══ Material provided ══

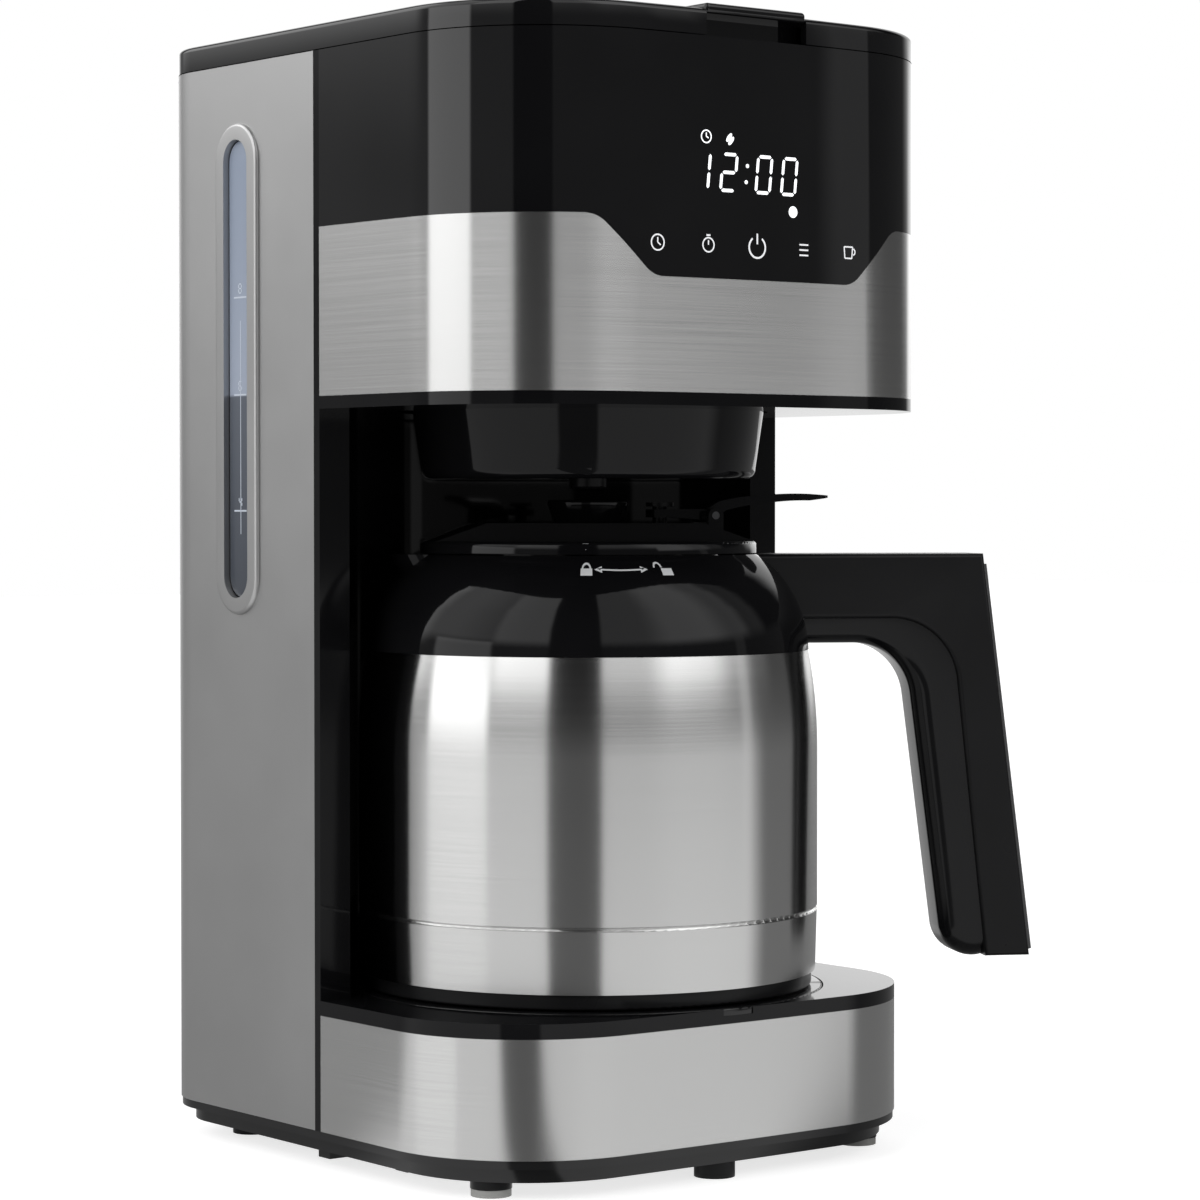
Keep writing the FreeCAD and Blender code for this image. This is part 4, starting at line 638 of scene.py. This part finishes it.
def make_floor():
    """Plain pale floor. The camera sees it evenly lit, but it lights the machine less from the dark gap
    between the panels and from two sectors at the sides."""
    mesh = bpy.data.meshes.new("floor")
    corners = [(x * FLOOR_HALF, y * FLOOR_HALF, 0) for x, y in ((-1, -1), (1, -1), (1, 1), (-1, 1))]
    mesh.from_pydata(corners, [], [(0, 1, 2, 3)])
    floor = bpy.data.objects.new("floor", mesh)
    bpy.context.scene.collection.objects.link(floor)
    material = bpy.data.materials.new("floor_white")
    material.use_nodes = True
    shader = Shader(material.node_tree)
    place = shader.add("ShaderNodeTexCoord").outputs["Object"]
    way = shader.add("ShaderNodeVectorMath", {"operation": "SUBTRACT"})
    shader.feed(way.inputs[0], place)
    shader.feed(way.inputs[1], JUG_AXIS + TOWARDS * FLOOR_START)
    turn = turn_of(shader, way.outputs[0])
    dimmed = shader.sum("MULTIPLY", shader.between(turn, *GAP, 1.5), GAP_SHADE)
    for first, last, soft, shade in SIDE_SHADES:
        side = shader.sum("MULTIPLY", shader.between(turn, first, last, soft), shade)
        dimmed = shader.sum("MAXIMUM", dimmed, side)
    sent = shader.sum("MULTIPLY", shader.sum("SUBTRACT", 1.0, dimmed), FLOOR_LIGHT)
    seen = shader.add("ShaderNodeLightPath").outputs["Is Camera Ray"]
    strength = shader.sum("ADD", shader.sum("MULTIPLY", seen, FLOOR_SEEN),
                          shader.sum("MULTIPLY", shader.sum("SUBTRACT", 1.0, seen), sent))
    glow = shader.add("ShaderNodeEmission", Color=(1, 1, 1, 1), Strength=strength)
    share = shader.sum("MULTIPLY", seen, FLOOR_MATT)
    grey = shader.add("ShaderNodeCombineColor", Red=share, Green=share, Blue=share)
    matt = shader.add("ShaderNodeBsdfDiffuse", Color=grey.outputs[0])
    both = shader.add("ShaderNodeAddShader")
    shader.feed(both.inputs[0], glow.outputs[0])
    shader.feed(both.inputs[1], matt.outputs[0])
    shader.add("ShaderNodeOutputMaterial", Surface=both.outputs[0])
    mesh.materials.append(material)


def make_world():
    """White backdrop for the camera, and soft light panels on black for everything else."""
    world = bpy.data.worlds.new("studio")
    bpy.context.scene.world = world
    world.use_nodes = True
    shader = Shader(world.node_tree)
    way = shader.add("ShaderNodeTexCoord").outputs["Generated"]
    turn = turn_of(shader, way)
    upward = shader.add("ShaderNodeSeparateXYZ", Vector=way).outputs[2]
    rise = shader.sum("MULTIPLY", shader.sum("ARCSINE", upward), math.degrees(1))
    light = 0.0
    for first, last, low, high, side_soft, edge_soft, strength in PANELS:
        window = shader.sum("MULTIPLY", shader.between(turn, first, last, side_soft),
                            shader.between(rise, low, high, edge_soft))
        light = shader.sum("ADD", light, shader.sum("MULTIPLY", window, strength))
    dark = shader.sum("SUBTRACT", 1.0, shader.between(turn, *GAP, 1.2))
    light = shader.sum("ADD", shader.sum("MULTIPLY", light, dark), AMBIENT)
    seen = shader.add("ShaderNodeLightPath").outputs["Is Camera Ray"]
    strength = shader.sum("ADD", seen, shader.sum("MULTIPLY", shader.sum("SUBTRACT", 1.0, seen), light))
    back = shader.add("ShaderNodeBackground", Color=(1, 1, 1, 1), Strength=strength)
    shader.add("ShaderNodeOutputWorld", Surface=back.outputs[0])
    view = bpy.context.scene.view_settings
    view.view_transform, view.look = "Standard", "None"


make_camera()
make_world()
make_floor()
MATERIALS = make_materials()
finish_nodes(MATERIALS)
make_spring("drip_spring", "drip_coil", "root", MATERIALS["metal"])
make_spring("valve_spring", "valve_coil", "jug_lid", MATERIALS["metal"])
make_display(MATERIALS)
make_level_scale(MATERIALS)
make_jug_marks(MATERIALS)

═══

What to do:
Write the listing out again, exactly as shown above.

Answer for this exercise:
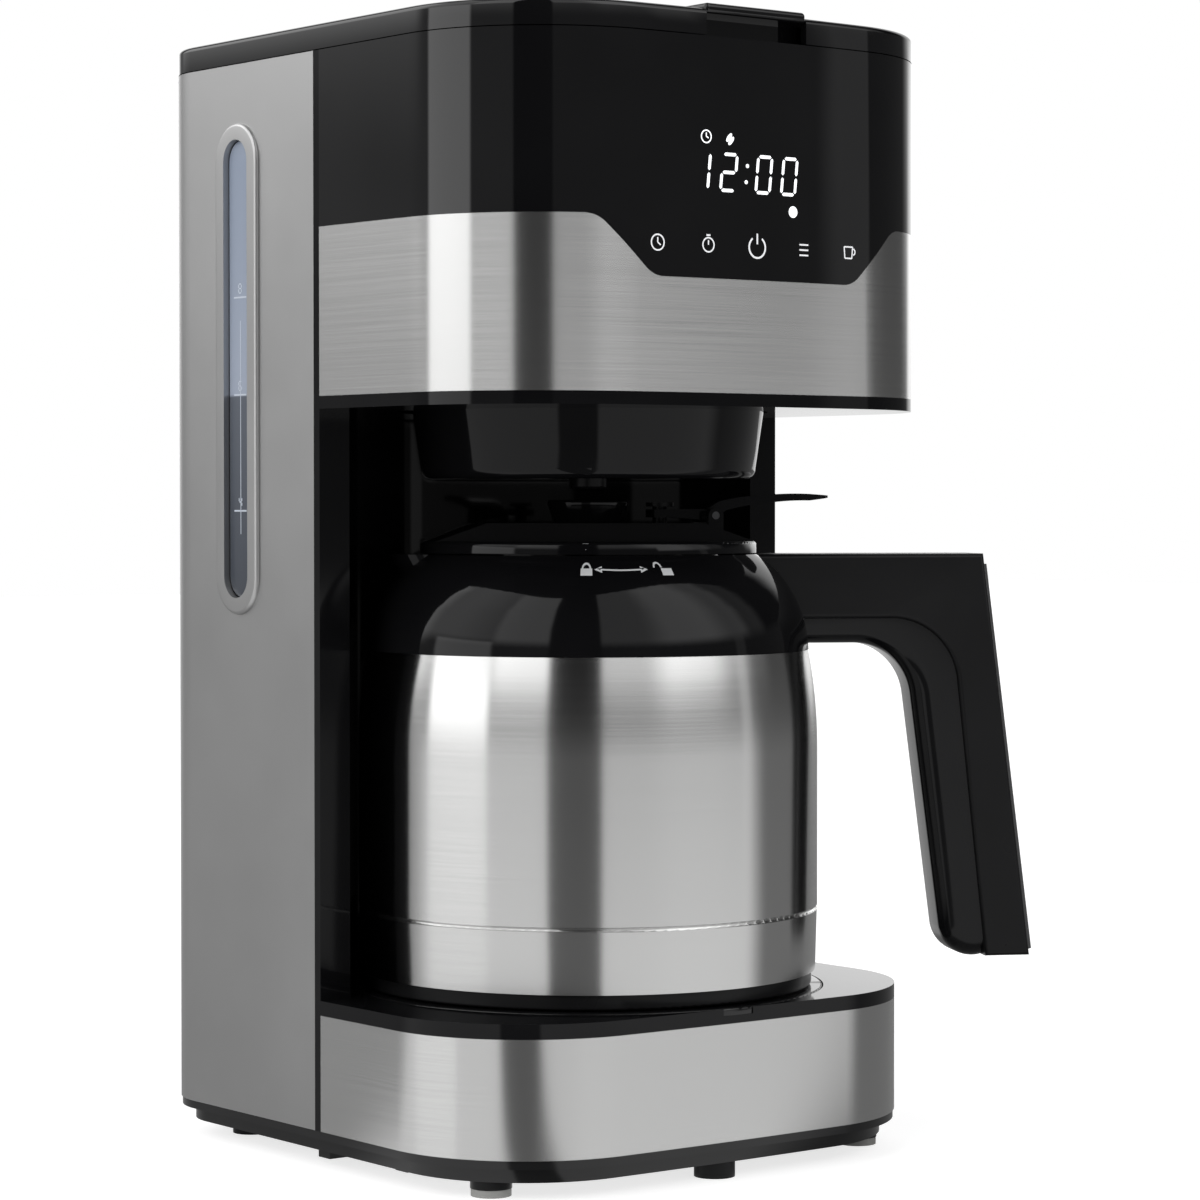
Keep writing the FreeCAD and Blender code for this image. This is part 4, starting at line 638 of scene.py. This part finishes it.
def make_floor():
    """Plain pale floor. The camera sees it evenly lit, but it lights the machine less from the dark gap
    between the panels and from two sectors at the sides."""
    mesh = bpy.data.meshes.new("floor")
    corners = [(x * FLOOR_HALF, y * FLOOR_HALF, 0) for x, y in ((-1, -1), (1, -1), (1, 1), (-1, 1))]
    mesh.from_pydata(corners, [], [(0, 1, 2, 3)])
    floor = bpy.data.objects.new("floor", mesh)
    bpy.context.scene.collection.objects.link(floor)
    material = bpy.data.materials.new("floor_white")
    material.use_nodes = True
    shader = Shader(material.node_tree)
    place = shader.add("ShaderNodeTexCoord").outputs["Object"]
    way = shader.add("ShaderNodeVectorMath", {"operation": "SUBTRACT"})
    shader.feed(way.inputs[0], place)
    shader.feed(way.inputs[1], JUG_AXIS + TOWARDS * FLOOR_START)
    turn = turn_of(shader, way.outputs[0])
    dimmed = shader.sum("MULTIPLY", shader.between(turn, *GAP, 1.5), GAP_SHADE)
    for first, last, soft, shade in SIDE_SHADES:
        side = shader.sum("MULTIPLY", shader.between(turn, first, last, soft), shade)
        dimmed = shader.sum("MAXIMUM", dimmed, side)
    sent = shader.sum("MULTIPLY", shader.sum("SUBTRACT", 1.0, dimmed), FLOOR_LIGHT)
    seen = shader.add("ShaderNodeLightPath").outputs["Is Camera Ray"]
    strength = shader.sum("ADD", shader.sum("MULTIPLY", seen, FLOOR_SEEN),
                          shader.sum("MULTIPLY", shader.sum("SUBTRACT", 1.0, seen), sent))
    glow = shader.add("ShaderNodeEmission", Color=(1, 1, 1, 1), Strength=strength)
    share = shader.sum("MULTIPLY", seen, FLOOR_MATT)
    grey = shader.add("ShaderNodeCombineColor", Red=share, Green=share, Blue=share)
    matt = shader.add("ShaderNodeBsdfDiffuse", Color=grey.outputs[0])
    both = shader.add("ShaderNodeAddShader")
    shader.feed(both.inputs[0], glow.outputs[0])
    shader.feed(both.inputs[1], matt.outputs[0])
    shader.add("ShaderNodeOutputMaterial", Surface=both.outputs[0])
    mesh.materials.append(material)


def make_world():
    """White backdrop for the camera, and soft light panels on black for everything else."""
    world = bpy.data.worlds.new("studio")
    bpy.context.scene.world = world
    world.use_nodes = True
    shader = Shader(world.node_tree)
    way = shader.add("ShaderNodeTexCoord").outputs["Generated"]
    turn = turn_of(shader, way)
    upward = shader.add("ShaderNodeSeparateXYZ", Vector=way).outputs[2]
    rise = shader.sum("MULTIPLY", shader.sum("ARCSINE", upward), math.degrees(1))
    light = 0.0
    for first, last, low, high, side_soft, edge_soft, strength in PANELS:
        window = shader.sum("MULTIPLY", shader.between(turn, first, last, side_soft),
                            shader.between(rise, low, high, edge_soft))
        light = shader.sum("ADD", light, shader.sum("MULTIPLY", window, strength))
    dark = shader.sum("SUBTRACT", 1.0, shader.between(turn, *GAP, 1.2))
    light = shader.sum("ADD", shader.sum("MULTIPLY", light, dark), AMBIENT)
    seen = shader.add("ShaderNodeLightPath").outputs["Is Camera Ray"]
    strength = shader.sum("ADD", seen, shader.sum("MULTIPLY", shader.sum("SUBTRACT", 1.0, seen), light))
    back = shader.add("ShaderNodeBackground", Color=(1, 1, 1, 1), Strength=strength)
    shader.add("ShaderNodeOutputWorld", Surface=back.outputs[0])
    view = bpy.context.scene.view_settings
    view.view_transform, view.look = "Standard", "None"


make_camera()
make_world()
make_floor()
MATERIALS = make_materials()
finish_nodes(MATERIALS)
make_spring("drip_spring", "drip_coil", "root", MATERIALS["metal"])
make_spring("valve_spring", "valve_coil", "jug_lid", MATERIALS["metal"])
make_display(MATERIALS)
make_level_scale(MATERIALS)
make_jug_marks(MATERIALS)